(begin)

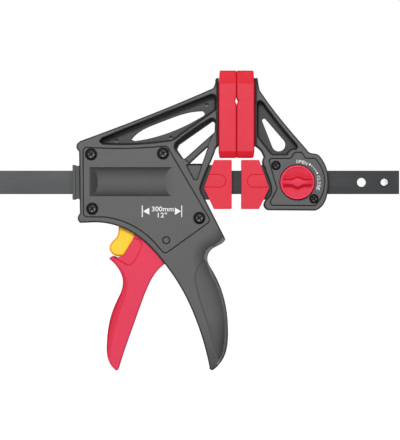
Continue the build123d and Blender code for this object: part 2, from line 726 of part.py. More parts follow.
brake_end_x = BRAKE_TOP[0] - BRAKE_THICKNESS / 2 / cos(radians(BRAKE_TILT)) + tan(radians(BRAKE_TILT)) * (
    BRAKE_TOP[1] - BRAKE_SPRING_Z - BRAKE_SPRING_RADIUS - BRAKE_SPRING_WIRE / 2)
drive_end_x = DRIVE_PLATE_X - DRIVE_PLATE_COUNT * (DRIVE_PLATE_THICKNESS + DRIVE_PLATE_GAP) + DRIVE_PLATE_GAP
for spring_name, radius, wire, turns, axis_z, start_x, end_x in (
    ("return_spring", RETURN_SPRING_RADIUS, RETURN_SPRING_WIRE, RETURN_SPRING_TURNS, RETURN_SPRING_Z,
     SPRING_SEAT_X + SPRING_SEAT_THICKNESS / 2, drive_end_x),
    ("brake_spring", BRAKE_SPRING_RADIUS, BRAKE_SPRING_WIRE, BRAKE_SPRING_TURNS, BRAKE_SPRING_Z,
     REAR_GUIDE_END_X, brake_end_x),
):
    with BuildPart() as spring:
        coil(radius, wire, turns, (start_x, 0, axis_z), (end_x, 0, axis_z))
    export(spring, spring_name)

with BuildPart() as release_lever:
    with BuildSketch(across(LEVER_HALF)):
        with BuildLine():
            trace(
                (-103.0, -31.0),
                [(-100.9, -37.0)],
                [(-101.2, -43.0), (-102.6, -47.0), (-105.9, -50.4), (-108.3, -54.2), (-108.2, -58.2),
                 (-105.6, -61.6), (-101.6, -63.3)],
                [(-96.6, -63.3)],
                [(-94.6, -61.0)],
                [(-84.9, -45.6)],
                [(-85.6, -41.0)],
                [(-95.2, -31.0)],
            )
        make_face()
        with Locations(LEVER_PIVOT):
            Circle(LEVER_HUB)
        with BuildLine():
            nose_x, nose_z = LEVER_NOSE
            Polyline((LEVER_PIVOT[0] - LEVER_HUB, LEVER_PIVOT[1]), (nose_x - LEVER_NOSE_RADIUS, nose_z),
                     (nose_x + LEVER_NOSE_RADIUS, nose_z), (LEVER_PIVOT[0] + 2, LEVER_PIVOT[1] + 3),
                     close=True)
        make_face()
        with Locations(LEVER_NOSE):
            Circle(LEVER_NOSE_RADIUS)
        with Locations(LEVER_PIVOT):
            Circle(LEVER_PIN_RADIUS + PIN_CLEARANCE, mode=Mode.SUBTRACT)
    extrude(amount=2 * LEVER_HALF)
export(release_lever, "release_lever")

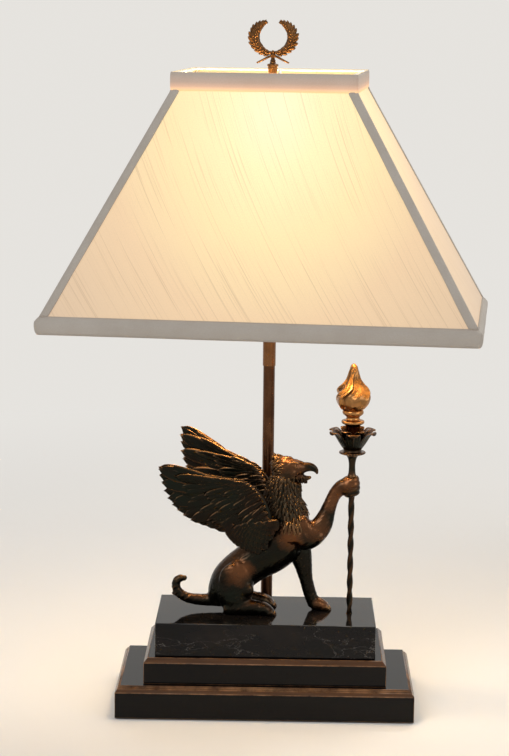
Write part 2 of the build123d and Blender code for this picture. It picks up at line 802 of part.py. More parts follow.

(end)

Exactly as written, please output every entry.

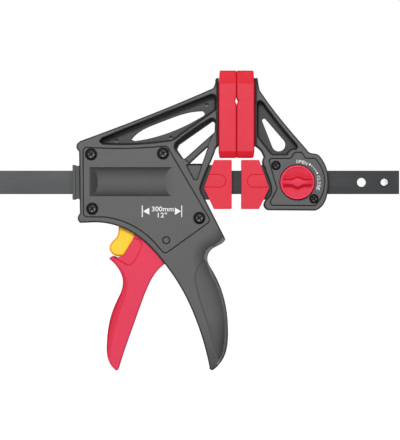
Continue the build123d and Blender code for this object: part 2, from line 726 of part.py. More parts follow.
brake_end_x = BRAKE_TOP[0] - BRAKE_THICKNESS / 2 / cos(radians(BRAKE_TILT)) + tan(radians(BRAKE_TILT)) * (
    BRAKE_TOP[1] - BRAKE_SPRING_Z - BRAKE_SPRING_RADIUS - BRAKE_SPRING_WIRE / 2)
drive_end_x = DRIVE_PLATE_X - DRIVE_PLATE_COUNT * (DRIVE_PLATE_THICKNESS + DRIVE_PLATE_GAP) + DRIVE_PLATE_GAP
for spring_name, radius, wire, turns, axis_z, start_x, end_x in (
    ("return_spring", RETURN_SPRING_RADIUS, RETURN_SPRING_WIRE, RETURN_SPRING_TURNS, RETURN_SPRING_Z,
     SPRING_SEAT_X + SPRING_SEAT_THICKNESS / 2, drive_end_x),
    ("brake_spring", BRAKE_SPRING_RADIUS, BRAKE_SPRING_WIRE, BRAKE_SPRING_TURNS, BRAKE_SPRING_Z,
     REAR_GUIDE_END_X, brake_end_x),
):
    with BuildPart() as spring:
        coil(radius, wire, turns, (start_x, 0, axis_z), (end_x, 0, axis_z))
    export(spring, spring_name)

with BuildPart() as release_lever:
    with BuildSketch(across(LEVER_HALF)):
        with BuildLine():
            trace(
                (-103.0, -31.0),
                [(-100.9, -37.0)],
                [(-101.2, -43.0), (-102.6, -47.0), (-105.9, -50.4), (-108.3, -54.2), (-108.2, -58.2),
                 (-105.6, -61.6), (-101.6, -63.3)],
                [(-96.6, -63.3)],
                [(-94.6, -61.0)],
                [(-84.9, -45.6)],
                [(-85.6, -41.0)],
                [(-95.2, -31.0)],
            )
        make_face()
        with Locations(LEVER_PIVOT):
            Circle(LEVER_HUB)
        with BuildLine():
            nose_x, nose_z = LEVER_NOSE
            Polyline((LEVER_PIVOT[0] - LEVER_HUB, LEVER_PIVOT[1]), (nose_x - LEVER_NOSE_RADIUS, nose_z),
                     (nose_x + LEVER_NOSE_RADIUS, nose_z), (LEVER_PIVOT[0] + 2, LEVER_PIVOT[1] + 3),
                     close=True)
        make_face()
        with Locations(LEVER_NOSE):
            Circle(LEVER_NOSE_RADIUS)
        with Locations(LEVER_PIVOT):
            Circle(LEVER_PIN_RADIUS + PIN_CLEARANCE, mode=Mode.SUBTRACT)
    extrude(amount=2 * LEVER_HALF)
export(release_lever, "release_lever")

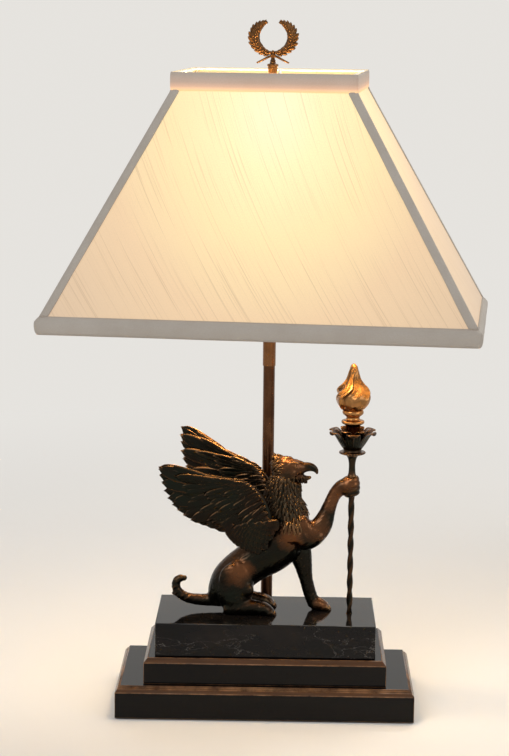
Write part 2 of the build123d and Blender code for this picture. It picks up at line 802 of part.py. More parts follow.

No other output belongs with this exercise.